If there is one simple idea that you wanted someone who read this book to come away with, what would it be?

The core message of the book, which I hope can be comforting for policy makers and individuals, is the notion that the happier city and the greener city, the low-carbon city, and the resilient and rich city are all the same place. And we can all build that place together. But it requires a sober second thought whenever we are making decisions around our complex systems.

Do you have to start from the ground up then?

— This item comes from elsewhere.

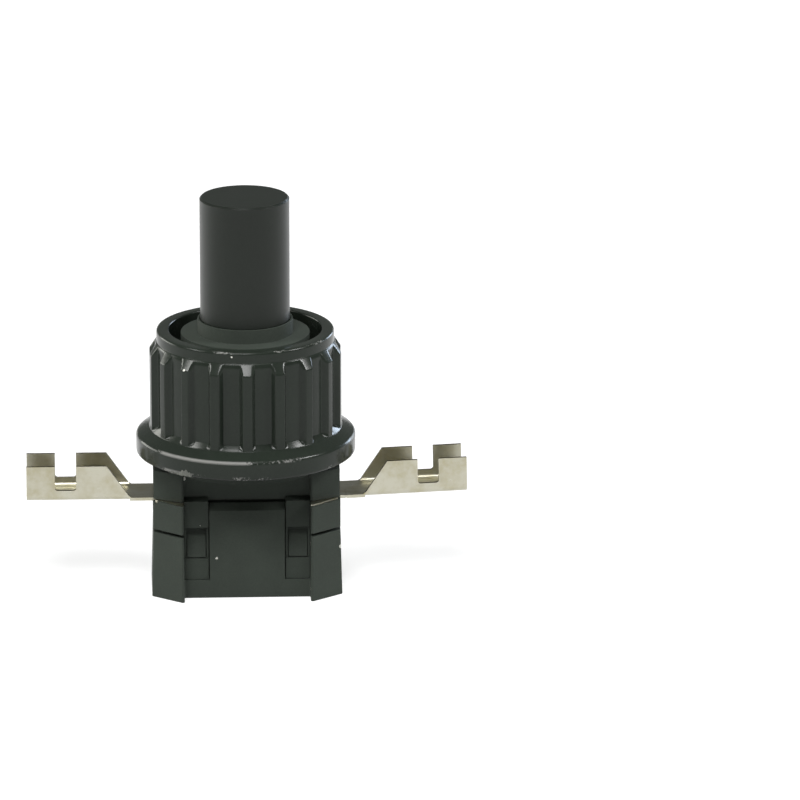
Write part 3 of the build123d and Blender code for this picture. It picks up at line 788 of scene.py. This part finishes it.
softbox("front_softbox", -12, 50, 0.55, (0.26, 0.14), 0.74)
softbox("upper_left_softbox", -76, 36, 0.45, (0.12, 0.12), 0.48, (1.0, 1.0, 0.97))
softbox("upper_right_softbox", 76, 37, 0.45, (0.12, 0.12), 0.62)
softbox("left_panel", -122, 4, 0.40, (0.24, 0.22), 0.60, (1.0, 1.0, 0.93))
softbox("right_panel", 138, 4, 0.42, (0.14, 0.22), 0.55, (0.72, 0.84, 1.0))
softbox("top_strip", 0, 68, 0.50, (0.40, 0.04), 0.10)
world = bpy.data.worlds.new("studio")
world.use_nodes = True
bpy.context.scene.world = world
sky = world.node_tree.nodes["Background"]
sky.inputs["Color"].default_value = (0.97, 1.0, 0.97, 1)
sky_rays = seen_rays(world.node_tree)
sky_strength = math_node(world.node_tree, "MULTIPLY_ADD", sky_rays, SKY_SEEN, SKY_LIGHT)
world.node_tree.links.new(sky_strength, sky.inputs["Strength"])
print("lamps:", len(bpy.data.lights))

# %% [markdown]
# ## Camera
# A long lens from a little above, slightly off the front, keeps the verticals nearly parallel.

# %% Camera
ELEVATION = radians(16.95)
SIDEWAYS = radians(2.34)
DISTANCE = 0.548
VIEW_WIDTH = 57.25 * MM                 # what the frame takes in at the switch
SWITCH_LEFT, SWITCH_DOWN = 10.97 * MM, 13.15 * MM       # the origin's place, off the frame's centre
SENSOR = 36.0

back = Vector((-sin(SIDEWAYS) * cos(ELEVATION), -cos(SIDEWAYS) * cos(ELEVATION), sin(ELEVATION)))
aim = back.to_track_quat("Z", "Y")
right, up = aim @ Vector((1, 0, 0)), aim @ Vector((0, 1, 0))
lens = bpy.data.cameras.new("camera")
lens.sensor_width = SENSOR
lens.lens = DISTANCE / VIEW_WIDTH * SENSOR
lens.clip_start, lens.clip_end = 0.01, 20.0
camera = new_object("camera", lens)
camera.rotation_mode = "QUATERNION"
camera.rotation_quaternion = aim
camera.location = back * DISTANCE + right * SWITCH_LEFT + up * SWITCH_DOWN
bpy.context.scene.camera = camera
bpy.context.scene.view_settings.view_transform = "Standard"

No, we can absolutely retrofit our suburban town centres, just as we are retrofitting our central cities with fine-grained urban infill. This is the exciting notion. People who want to live in big houses with big yards that are only accessible by car will always have that option. All we're saying is that we need to invest in places that offer people more freedom so that even those people who insist on driving might have a village to drive to, and there might be a rapid transit stop there for them. And everyone's life will get easier, everyone's life will get more connected. They will get more time with their families. They will get healthier. They will eventually find they have more money in their pocketbook.